PLCs are typically connected to industrial equipment such as assembly lines and machine tools to sequentially operate the system in accordance with a stored control program. In programmable controllers the control program is stored in a random access memory and includes sets of instructions which are executed in rapid sequence to examine the condition of selected input devices on the controlled system and instructions which energize or de-energize selected output devices on the controlled system contingent upon the status of one or more of the examined input devices. The response of the controlled system to changing conditions is directly related to the time it takes to scan the entire control program, and because the control program is executed at a fixed rate, the time necessary to cycle through it is a constraint on the complexity of the system which can be controlled by the programmable controller.
PLCs are typically well adapted to turning outputs on or off based on the state of inputs. They are also well adapted to bringing together and concentrating a lot of data and status that is uploaded into a computer in a compact form and PLCs are generally more rugged than computers.
Conversely, PLCs are not the best at handling large amounts of data, complex data, or advanced math functions. In addition, when purchasing a PLC the objective is to purchase the input/output module that works with the PLC and that matches the actual signal/device being connected to the PLC. A PLC input/output module can also be purchased with or without a CPU and the input/output module can be utilized. PLC input/output modules are typically well designed and can be connected to a computer controller with a communications link between the computer and the PLC input/output module. This obviously requires the purchase of additional hardware which increases acquisition and implementation costs and eventually maintenance costs.

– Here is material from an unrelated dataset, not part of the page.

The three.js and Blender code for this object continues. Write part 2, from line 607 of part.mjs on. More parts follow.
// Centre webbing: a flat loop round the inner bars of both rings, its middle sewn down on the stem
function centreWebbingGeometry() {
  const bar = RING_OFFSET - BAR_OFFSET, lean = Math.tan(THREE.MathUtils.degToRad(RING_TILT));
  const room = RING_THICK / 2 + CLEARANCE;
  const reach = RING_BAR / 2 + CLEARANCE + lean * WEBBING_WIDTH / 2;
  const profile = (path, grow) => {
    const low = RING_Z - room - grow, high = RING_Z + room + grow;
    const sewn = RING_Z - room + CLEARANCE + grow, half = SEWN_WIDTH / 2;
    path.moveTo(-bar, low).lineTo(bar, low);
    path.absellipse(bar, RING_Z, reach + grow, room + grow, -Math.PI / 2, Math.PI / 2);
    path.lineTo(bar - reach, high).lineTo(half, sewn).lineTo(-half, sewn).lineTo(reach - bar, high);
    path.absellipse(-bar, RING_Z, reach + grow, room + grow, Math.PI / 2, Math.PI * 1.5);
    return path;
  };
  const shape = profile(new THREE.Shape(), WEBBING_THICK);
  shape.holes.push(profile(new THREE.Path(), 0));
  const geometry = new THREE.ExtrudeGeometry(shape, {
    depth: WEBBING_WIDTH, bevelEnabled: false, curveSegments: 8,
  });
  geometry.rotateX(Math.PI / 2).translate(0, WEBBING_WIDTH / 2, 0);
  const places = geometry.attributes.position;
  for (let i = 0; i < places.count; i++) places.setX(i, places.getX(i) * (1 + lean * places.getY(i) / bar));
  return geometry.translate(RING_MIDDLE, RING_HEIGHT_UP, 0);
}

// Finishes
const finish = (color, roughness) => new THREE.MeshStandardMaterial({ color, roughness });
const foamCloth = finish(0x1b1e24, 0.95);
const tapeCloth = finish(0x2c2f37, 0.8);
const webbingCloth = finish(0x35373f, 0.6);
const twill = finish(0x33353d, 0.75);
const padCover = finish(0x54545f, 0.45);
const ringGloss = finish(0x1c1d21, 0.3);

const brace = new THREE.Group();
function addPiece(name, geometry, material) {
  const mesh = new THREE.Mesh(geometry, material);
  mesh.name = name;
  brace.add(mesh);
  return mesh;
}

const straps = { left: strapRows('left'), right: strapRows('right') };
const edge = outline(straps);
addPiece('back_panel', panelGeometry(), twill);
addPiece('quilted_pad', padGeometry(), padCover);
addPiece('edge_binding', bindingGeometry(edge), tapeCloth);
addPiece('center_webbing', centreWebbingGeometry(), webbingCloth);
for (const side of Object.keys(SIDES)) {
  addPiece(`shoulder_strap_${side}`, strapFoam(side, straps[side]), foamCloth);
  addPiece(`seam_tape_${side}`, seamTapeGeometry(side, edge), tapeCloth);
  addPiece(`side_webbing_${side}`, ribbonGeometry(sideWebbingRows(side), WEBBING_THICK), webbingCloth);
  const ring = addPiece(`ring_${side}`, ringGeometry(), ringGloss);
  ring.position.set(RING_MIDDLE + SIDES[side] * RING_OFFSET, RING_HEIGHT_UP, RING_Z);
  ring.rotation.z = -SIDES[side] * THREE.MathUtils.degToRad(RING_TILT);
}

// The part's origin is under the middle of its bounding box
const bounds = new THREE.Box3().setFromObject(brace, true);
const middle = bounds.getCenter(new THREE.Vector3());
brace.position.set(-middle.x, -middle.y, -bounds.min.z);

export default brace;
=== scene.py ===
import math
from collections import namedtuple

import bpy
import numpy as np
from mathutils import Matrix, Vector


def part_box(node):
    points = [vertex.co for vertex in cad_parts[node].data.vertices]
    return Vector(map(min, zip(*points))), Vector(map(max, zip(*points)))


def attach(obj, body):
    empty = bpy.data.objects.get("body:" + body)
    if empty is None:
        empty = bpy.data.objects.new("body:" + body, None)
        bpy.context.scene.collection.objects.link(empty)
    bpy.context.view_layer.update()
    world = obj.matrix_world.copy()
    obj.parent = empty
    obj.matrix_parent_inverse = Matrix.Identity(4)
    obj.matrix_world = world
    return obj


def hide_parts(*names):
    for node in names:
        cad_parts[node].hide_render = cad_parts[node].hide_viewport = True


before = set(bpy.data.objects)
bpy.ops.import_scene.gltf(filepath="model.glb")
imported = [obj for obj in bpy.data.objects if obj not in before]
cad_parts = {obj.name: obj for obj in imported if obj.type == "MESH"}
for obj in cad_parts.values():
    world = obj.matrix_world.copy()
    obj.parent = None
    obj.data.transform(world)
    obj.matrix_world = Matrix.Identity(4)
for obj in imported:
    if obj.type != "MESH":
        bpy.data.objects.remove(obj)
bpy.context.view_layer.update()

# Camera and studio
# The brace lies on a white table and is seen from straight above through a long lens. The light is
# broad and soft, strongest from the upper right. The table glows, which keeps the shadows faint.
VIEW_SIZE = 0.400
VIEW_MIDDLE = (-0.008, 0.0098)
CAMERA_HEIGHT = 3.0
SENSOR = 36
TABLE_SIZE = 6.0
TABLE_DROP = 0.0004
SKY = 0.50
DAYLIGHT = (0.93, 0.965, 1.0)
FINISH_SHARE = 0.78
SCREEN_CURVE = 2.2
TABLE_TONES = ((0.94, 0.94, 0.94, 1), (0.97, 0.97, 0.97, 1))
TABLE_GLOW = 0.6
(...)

Another option available to those seeking to control industrial processes is the purchase of an industrial computer or what is commonly referred to as a Soft PLC. Industrial computers are; however, often two to three times the cost of office grade computers. In some cases, such as limited space, a user does not have an option and must use an industrial computer. The biggest drawback to industrial computers is that since they are replaced as often as office computers (typically every three years) costs are double or triple. To overcome this cost increase it is possible to use an industrial monitor, mouse, keyboard, office computer and relocate the computer to a less hazardous environment. It is possible, with additional cost, to use monitors and keyboard extenders, Ethernet, and other tricks to extend the distance between the computer and industrial environment. This obviously can create difficulties if having the controls in proximity to the process is beneficial for purposes of process troubleshooting. Regardless of whether an office or industrial computer is used it is still essential to protect the computer with surge suppression, noise filtering, vibration isolation, uninterruptible power supply, cooling etc., all of which adds additional cost and maintenance concerns.
A PLC operates with embedded firmware while a Soft PLC utilizes a commercial operating system. Soft PLCs are considered by many to be inherently unstable because they typically utilize third party software that has not been tested as part of a control system where as programmable logic controllers and distributed control systems have typically undergone extensive testing by vendors or third party consultants to validate their capabilities.

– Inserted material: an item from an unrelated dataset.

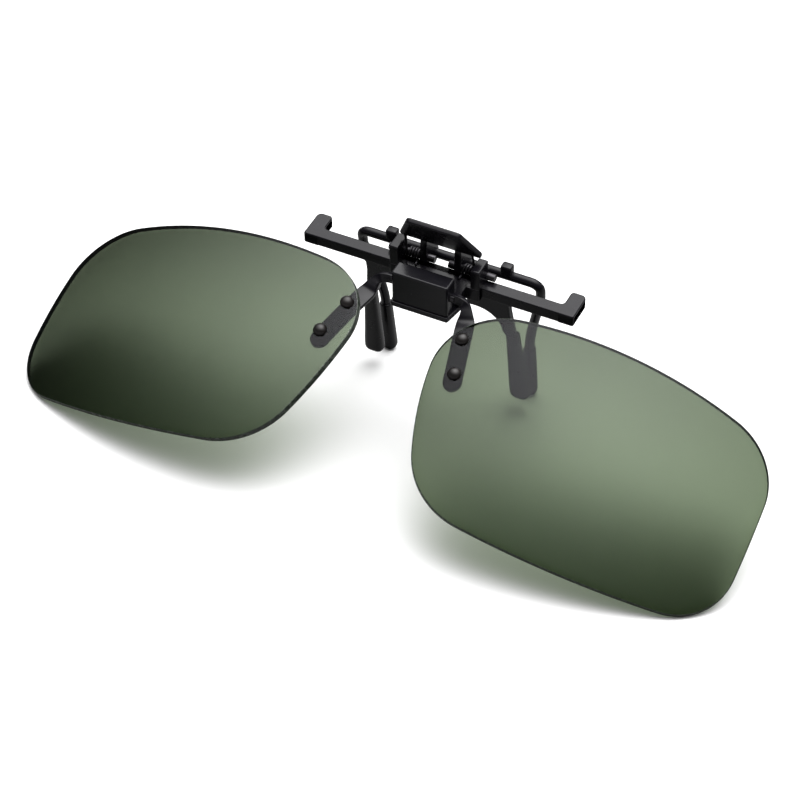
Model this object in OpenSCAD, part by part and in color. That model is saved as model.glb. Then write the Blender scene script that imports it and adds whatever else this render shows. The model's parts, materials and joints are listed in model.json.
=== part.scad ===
// Flip-up clip-on sunglasses: two rimless tinted lenses on a hinged bridge, and a
// spring clip whose front and rear legs grip the bridge of a pair of spectacles.
// Stood at rest as an easel: the lenses' lower outer corners in front, the rear
// legs' tips behind. X runs across the face, -Y is the front, +Z is up.

/* [Lenses] */
// Width of one lens, side to side along its outline
lens_w = 59.4; // [56:0.2:62]
// Height of one lens
lens_h = 40.4; // [38:0.2:43]
// Thickness of the lens sheet
lens_t = 1.0; // [0.8:0.1:1.2]
// Radius of the sphere that the front surface follows
lens_r = 94; // [90:1:100]
// Distance between the two lenses' optical centres
lens_pitch = 80.1; // [79:0.1:82]
// How far each lens swings back towards the temple
wrap = 14.8; // [13:0.1:16]

/* [Bridge] */
// Diameter of the hinge shaft
shaft_d = 1.4; // [1.2:0.1:1.5]
// Width of the bracket strip behind each lens
bracket_w = 3.2; // [2.8:0.1:3.4]
// Thickness of the bracket strip
bracket_t = 0.8; // [0.6:0.1:1.0]
// Diameter of the domed rivet heads
rivet_head_d = 2.4; // [2.2:0.1:2.8]
// Distance between the two rivets of one lens
rivet_pitch = 6.8; // [6.6:0.1:7.0]

/* [Hinge box] */
// Width of the box that holds the flip hinge
box_w = 10.4; // [10:0.1:10.8]
// Depth of the box, front to back
box_d = 3.1; // [3:0.1:3.3]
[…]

Another option for process control is a distributed control system (DCS) which utilize a mainframe to control multiple processes. A distributed control system (DCS) is part of a manufacturing system. It is generally digital, and normally consists of field instruments, connected via wiring or busses to multiplexers/demultiplexers and analog to digital and finally the human machine interface or control consoles. Distributed control systems (DCS) are used in industrial and civil engineering applications to monitor and control distributed equipment with remote human intervention. DCS is a very broad umbrella that describes solutions across a large variety of industries, including: electrical power distribution grids and generation plants, environmental control systems, traffic signals, water management systems, and refining and chemical plants. The broad architecture of a DCS solution involves either a direct connection to physical equipment such as switches, pumps and valves or connection via a secondary system such as a supervisory control and data acquisition system (“SCADA”). A DCS solution does not require operator intervention for its normal operation, but with the line between SCADA and DCS merging systems claiming to offer DCS may actually permit operator interaction via a SCADA system. The drawback to the DCS is that it is typically very expensive to install and to maintain.
It is clear from industry trends that industrial process control is a vital issue and one whose importance will only increase. Competition from not only within the U.S., but globally, is forcing manufacturers to reduce their production costs through process improvement including greater precision, faster production, less scrap and rework and reduced manual involvement in the process itself.
Presently, none of the technologies identified above provides the optimal combination of low acquisition, installation and maintenance costs and yet provides the robust capabilities of a microcontroller controlled process that is optimally positioned in close proximity to the process itself and that can readily be reprogrammed to accommodate process variations. Therefore new systems and methods are needed.